The award, in keeping with the theme of the contest, was again highly contentious as Aidan Connolly sought to take advantage of a poor clearance by Emile Izaguirre. The little attacker wriggled into the box and fell under a challenge from Stokes that seemed to barely brush against Connolly. However, down he went. Duped or otherwise, Thomson pointed to the spot and Ciftci slotted his effort into the corner before celebrating wildly with those on the United bench.
The second-half exploded into life almost immediately after the re-start after Stokes’ cut-back was thrashed towards goal by Griffiths. Instinctively, Dixon seemed to shield his face and the ball duly struck his arm. Thomson again pointed to the spot and doled out a red card to Dixon, who at least could not complain about mistaken identity.

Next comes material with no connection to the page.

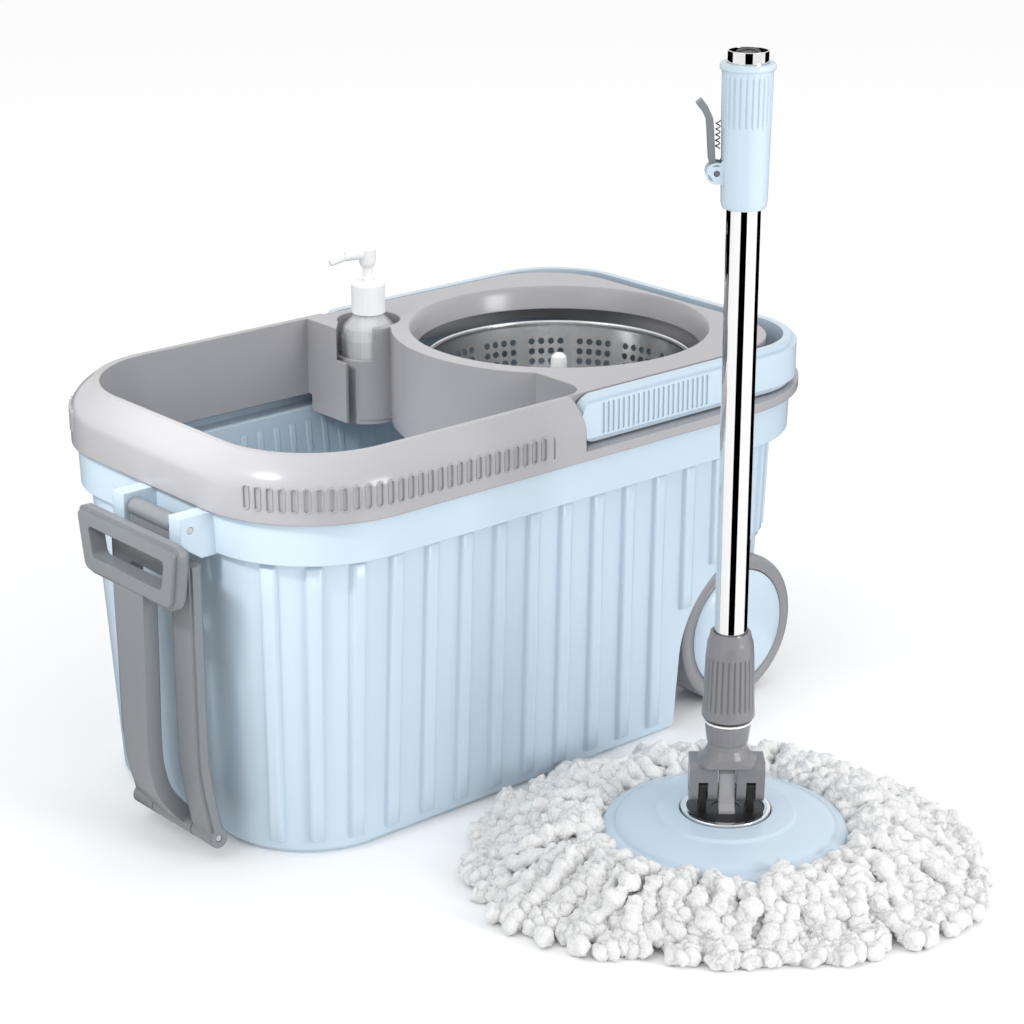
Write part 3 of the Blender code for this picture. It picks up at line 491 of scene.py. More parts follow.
def band_along(points, thickness):
    """The outline of a strip of even thickness along a bent centre line."""
    left, right = [], []
    for i, point in enumerate(points):
        here = Vector(point)
        before = Vector(points[max(i - 1, 0)])
        after = Vector(points[min(i + 1, len(points) - 1)])
        along = (after - before).normalized()
        side = Vector((-along.y, along.x)) * thickness / 2
        left.append(tuple(here + side))
        right.append(tuple(here - side))
    return left + right[::-1]


# ---- folding pull handle ------------------------------------------------------------------------
def softened(outline, radius, steps=10):
    """The outline with its corners rounded."""
    points = [Vector(p) for p in outline]
    made = []
    for i, corner in enumerate(points):
        before, after = points[i - 1], points[(i + 1) % len(points)]
        into, away = (before - corner).normalized(), (after - corner).normalized()
        for k in range(steps + 1):
            t = k / steps
            a, b = corner + into * radius, corner + away * radius
            made.append(tuple(a * (1 - t) ** 2 + corner * 2 * t * (1 - t) + b * t * t))
    return made


def eased(points, steps=6):
    """A bent line with its bends smoothed by Catmull-Rom steps."""
    line = [Vector(p) for p in points]
    made = []
    for i in range(len(line) - 1):
        a, b = line[max(i - 1, 0)], line[i]
        c, d = line[i + 1], line[min(i + 2, len(line) - 1)]
        for k in range(steps):
            t = k / steps
            made.append(0.5 * (2 * b + (c - a) * t + (2 * a - 5 * b + 4 * c - d) * t * t
                               + (3 * b - a - 3 * c + d) * t * t * t))
    return made + [line[-1]]


def pull_frame_body():
    bore = PULL_PIN_R + 0.0003
    top, low = PULL_TOP, PULL_LOW
    leg_x = top[0] - 0.0015
    leg = [(leg_x, 0.2120), (leg_x, 0.1400), (leg_x, 0.0780), (leg_x + 0.0012, 0.0600),
           (leg_x + 0.0040, 0.0420), (low[0], 0.0200)]
    inner, outer = LEG_Y
    frame_body = slab("pull_frame_look", band_along(eased(leg), 0.0095), -outer, outer, DARK_GREY,
                      plane="XZ", bevel=0.0018)
    window = slab("frame_window", softened([(-inner, 0.0), (inner, 0.0), (inner, 0.1900),
                                            (-inner, 0.1900)], 0.004), -0.36, -0.28, plane="YZ")
    cut(frame_body, window)
    neck = slab("frame_neck", band_along([(leg_x, 0.1950), (leg_x, 0.2120), top], 0.0085),
                -0.0225, 0.0225, plane="XZ")
    shoulders = box("frame_shoulders", (-0.36, -0.28), (-0.1, 0.1), (0.2035, 0.24))
    cut(shoulders, box("neck_room", (-0.37, -0.27), (-0.0225, 0.0225), (0.19, 0.25)))
    cut(frame_body, shoulders)
    barrel = cross_rod("frame_barrel", top, -0.0225, 0.0225, 0.0060)
    join(frame_body, neck, barrel)
    knuckle = cross_rod("frame_knuckles", low, -outer, outer, 0.0065)
    gap = box("knuckle_gap", (-0.36, -0.28), (-inner + 0.0001, inner - 0.0001), (0.0, 0.03))
    join(frame_body, cut(knuckle, gap))
    return cut(frame_body, cross_rod("frame_bore", top, -0.05, 0.05, bore),
               cross_rod("knuckle_bore", low, -0.05, 0.05, bore))


def pull_grip_body():
    bore = PULL_PIN_R + 0.0003
    low, inner = PULL_LOW, LEG_Y[0]
    grip_x = (-0.3390, -0.3275)
    stem_x = sum(grip_x) / 2
    ring = [(-0.0575, 0.2225), (-0.0500, 0.1790), (0.0500, 0.1790), (0.0575, 0.2225)]
    grip = slab("pull_grip_look", softened(ring, 0.009), *grip_x, DARK_GREY, plane="YZ",
                bevel=0.0030)
    hole = [(-0.0425, 0.2115), (-0.0385, 0.1915), (0.0385, 0.1915), (0.0425, 0.2115)]
    cut(grip, slab("grip_hole", softened(hole, 0.004), -0.36, -0.30, plane="YZ"))
    stem_line = [(stem_x, 0.1850), (stem_x, 0.1300), (stem_x, 0.0780), (stem_x + 0.0020, 0.0580),
                 (stem_x + 0.0080, 0.0400), (low[0], 0.0190)]
    stem = slab("grip_stem", band_along(eased(stem_line), 0.0105), -0.0165, 0.0165, plane="XZ")
    taper = [(-0.0165, 0.25), (-0.0165, 0.1700), (-0.0135, 0.0600), (-0.0135, -0.01),
             (0.0135, -0.01), (0.0135, 0.0600), (0.0165, 0.1700), (0.0165, 0.25)]
    keep(stem, slab("stem_taper", taper, -0.36, -0.28, plane="YZ"))
    barrel = cross_rod("stem_barrel", low, -inner + 0.0008, inner - 0.0008, 0.0065)
    join(grip, stem, barrel)
    return cut(grip, cross_rod("stem_bore", low, -0.05, 0.05, bore))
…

Griffiths was not as decisive as Ciftci had been. Although his effort was at a good height for the goalkeeper, Cierzniak’s save was still commendable. United’s nine men prepared to dig in for a long second-half as centre-half John Souttar came on to replace Connolly, with Sean Dillon shifted out to full-back.
At times it seemed as though Cierzniak might ruin Celtic’s treble dreams on his own as he made a fine block from Stokes and several other impressive interventions. Butcher, meanwhile, scorned another chance to really rub Celtic’s noses in it after a breakaway. But Griffiths is making a habit of scoring well-directed headers.
After a fine strike against Dundee in the last round, he used his re-thatched crown to head home Johansen’s cross after 70 minutes. The goal ensured that Scottish football has one more clash between these teams to savour this month, and hopefully a referee equal to the task of controlling it.
Dundee United: Cierzniak, McGowan, Dillon, Fojut, Dixon, Paton, Butcher, Rankin, Dow (Erskine 64), Ciftci, Connolly (Souttar 51). Subs not used: Bilate, Telfer, Spittal, Szromnik, Anier.
Celtic: Gordon, Ambrose, Denayer, Van Dijk, Izaguirre, Brown, Biton (Fisher 90), Forrest, Johansen, Stokes (Guidetti 64), Griffiths (Scepovic 87). Subs not used: Zaluska, Wakaso, McGregor, Henderson.